Gazze’nin Çocukları: “Sıra Bize Gelmeden Haydi Dostlar Kudüs’e!”

Gazze’de süregelen saldırılar tüm dünyanın gözleri önünde devam ederken, yaşanan insanlık trajedisine duyarsız kalmayan şair ve yazar Recep Garip, Yüzyıl Gazetesi köşesinde kaleme aldığı güçlü metinle vicdanlara seslendi.

“Onlar sanıyorlar ki biz sussak mesele kalmayacak. Hâlbuki biz sussak, tarih susmayacak...” sözleriyle başlayan metin, sadece bir ağıt değil, aynı zamanda bir vicdan çağrısı. Garip, Gazze’de akan kanın, yanan çocuk bedenlerinin ve yok edilen hayatların karşısında sessiz kalanları uyarıyor.

“Gazze’nin duvarlarında kan kırmızı
Filistin çiçeği yanıyor yanı başımda”

dizeleriyle ilerleyen şiirsel anlatım, çocukların acısını ve umut dolu bakışlarını bir arada sunuyor.
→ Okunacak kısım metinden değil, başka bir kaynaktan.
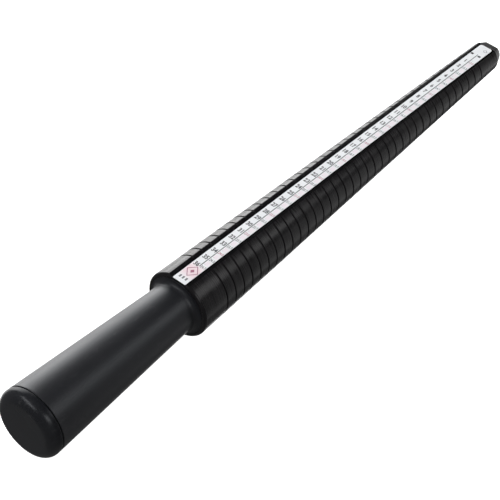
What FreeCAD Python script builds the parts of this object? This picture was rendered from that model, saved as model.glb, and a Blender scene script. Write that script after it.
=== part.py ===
"""Ring sizer stick: a long tapered measuring barrel on a flared handle with a push-in butt cap.

The stick lies along +Y, from the flat butt face at y = 0 to the small end of the barrel. The flat that
carries the printed scale faces +Z. The origin is the centre of the butt face. All sizes are in mm.
"""
import FreeCAD, Part
import os

import Sketcher

SHEET_NAME = "dims"

# Driving dimensions: (alias, value in mm, or a plain count where the comment says so).
DRIVING_DIMENSIONS = [
    # whole stick
    ("total_length", 266.8),
    ("shoulder_y", 73.1),
    # measuring barrel: its diameter at the groove of the smallest size, and its growth from size to size
    ("smallest_size_diameter", 13.5),
    ("size_step_diameter", 0.328),
    ("size_count", 36),               # count
    ("largest_groove_y", 85.7),
    ("groove_pitch", 4.69),
    ("groove_width", 0.62),
    ("groove_depth", 0.32),
    ("shoulder_round", 1.3),
    ("flat_end_chamfer", 0.15),
    ("tip_chamfer_length", 4.6),
    ("tip_chamfer_depth", 1.9),
    ("tip_facet_depth", 1.55),
    # flat along the top of the barrel, given by its height over the axis at the two end grooves
    ("flat_height_at_largest", 11.65),
    ("flat_height_at_smallest", 5.48),
    # cored inside of the barrel
    ("socket_radius", 8.6),
    ("socket_depth", 24.6),
    ("mouth_radius", 11.45),
    ("mouth_depth", 1.5),
    ("core_radius_large", 8.2),
    ("core_radius_small", 2.5),
    ("core_end_wall", 8.0),
    # handle
    ("butt_radius", 12.97),
    ("neck_radius", 9.19),
    ("neck_fillet", 2.0),
    ("collar_clearance", 0.05),
    ("neck_bore_radius", 6.6),
    ("handle_bore_radius", 9.6),
    ("spigot_end_gap", 0.3),
    ("spigot_chamfer", 0.6),
    # butt cap and the seat it pushes into
    ("cap_flange_length", 4.8),
    ("cap_round", 3.7),
    ("cap_rim_y", 3.8),
    ("seam_gap", 0.3),
    ("seam_round", 0.25),
    ("seat_radius", 10.4),
    ("seat_depth", 13.9),
    ("rib_clearance", 0.05),
    ("rib_height", 0.2),
    ("rib_width", 1.2),
    ("rib_end_inset", 1.2),
    ("rib_lead", 0.6),
    ("rib_count", 6),                 # count
    ("plug_length", 11.2),
    ("plug_wall", 1.6),
    ("plug_chamfer", 0.6),
    ("cap_face_wall", 2.2),
    # printed label, stuck on a little to one side of the flat's middle
    ("label_width", 5.5),
    ("label_offset", 0.33),
    ("label_thickness", 0.12),
    ("label_start_inset", 0.25),
    ("label_end_inset", 0.15),
    ("label_corner_butt", 0.3),
    ("label_corner_tip", 1.0),
]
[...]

Yazıda savaşın, çocukların en temel haklarını bile ellerinden aldığı vurgulanıyor. Nevruz, Kerbela, Muharrem gibi dini ve tarihi referanslarla, Gazze’de yaşananların sadece politik değil, aynı zamanda ahlaki ve inançsal bir mesele olduğu dile getiriliyor.

“Zordur Gazze’de çocuk olmak, anne olmak hayal ötesi” cümlesiyle metin doruk noktasına ulaşıyor. Gazze’de bir çocuğun elinde misket yerine mermi kovanı tuttuğu, oyuncaklar yerine silah parçalarıyla yaşadığı acı tablo çarpıcı bir biçimde gözler önüne seriliyor.

Recep Garip’in metni, şu çağrıyla son buluyor:

“Şimdi doğacak gün aşkına,
Okunan ezan ve kıyam aşkına,
Kur’an-ı Kerim aşkına,
Sıra bize gelmeden haydi dostlar,
Haydi dostlar Filistin’e, Kudüs’e gidelim!”

Bu çağrı, sadece bir davet değil; suskunluğa karşı bir direniş, umuda çağrı, kardeşliğe sesleniş. Gazze’de bir çocuk ağlıyorsa, insanlık susmamalı.

Recep Garip, modern Türk edebiyatının güçlü kalemlerinden biri olarak, hem şiir hem düşünce dünyasında etkili eserleriyle tanınıyor. Gazze için kaleme aldığı bu metin, onun vicdani ve insani duyarlılığının yeni bir yansıması olarak dikkat çekiyor.